Instansi pemerintah dan pemerintah daerah yang bertanggung jawab di bidang lingkungan hidup berwenang mengajukan gugatan ganti rugi dan tindakan tertentu terhadap usaha dan/atau kegiatan yang menyebabkan pencemaran dan/atau kerusakan lingkungan hidup yang mengakibatkan kerugian lingkungan hidup.[18]
Adapun yang dimaksud dengan kerugian lingkungan hidup adalah kerugian yang timbul akibat pencemaran dan/atau kerusakan lingkungan hidup yang bukan merupakan hak milik privat.[19]
Bagi masyarakat, terhadap pencemaran dan/atau kerusakan lingkungan hidup berhak mengajukan gugatan perwakilan kelompok untuk kepentingan dirinya sendiri dan/atau kepentingan masyarakat jika mengalami kerugian akibat pencemaran/kerusakan lingkungan hidup.[20]

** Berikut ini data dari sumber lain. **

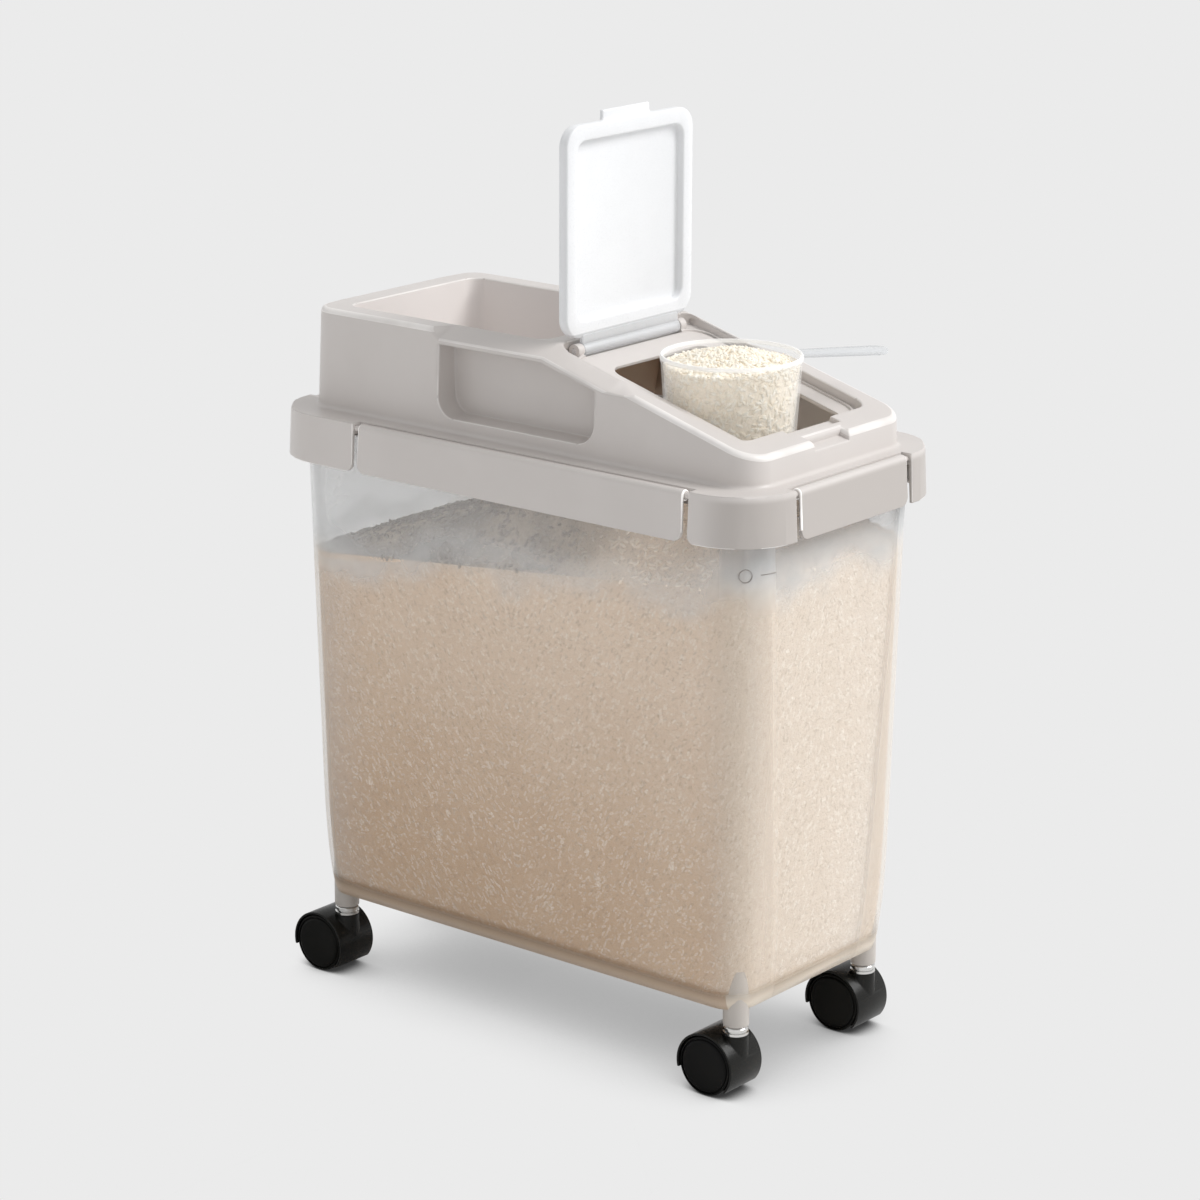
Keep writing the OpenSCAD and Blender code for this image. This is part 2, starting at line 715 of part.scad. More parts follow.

Sementara itu, organisasi lingkungan hidup yang memenuhi syarat berhak mengajukan gugatan untuk kepentingan pelestarian fungsi lingkungan hidup berupa tuntutan untuk melakukan tindakan tertentu tanpa tuntutan ganti rugi, kecuali biaya/pengeluaran riil.[21]
Dengan demikian, menjawab pertanyaan Anda, pihak yang menyebabkan kebakaran hutan di Gunung Bromo, baik perorangan maupun badan hukum yang dilakukan dengan sengaja maupun karena kelalaiannya dapat dikenai sanksi pidana. Selain sanksi pidana, pelaku juga dapat digugat secara perdata dan dikenai kewajiban pembayaran ganti rugi kepada negara.
Contoh Kasus
Sebagai contoh kasus dapat kita lihat dalam Putusan PN Pasir Pangaraian No. 354/PID.B/2013/PN.PSP. Dalam kasus tersebut, terdakwa membakar lahan yang termasuk ke dalam hutan produksi yang nantinya akan ditanami padi oleh terdakwa (hal. 3).
Dalam amar putusan, majelis hakim menyatakan terdakwa telah terbukti secara sah dan menyakinkan melakukan tindak pidana “dengan sengaja membakar hutan”. Akibat perbuatan terdakwa tersebut, terdakwa dipidana penjara selama satu tahun dan pidana denda sebesar Rp1 miliar subsider satu bulan pidana kurungan, sebagaimana diatur dalam Pasal 78 ayat (3) jo. Pasal 50 ayat (3) huruf d UU Kehutanan (hal. 22 – 23).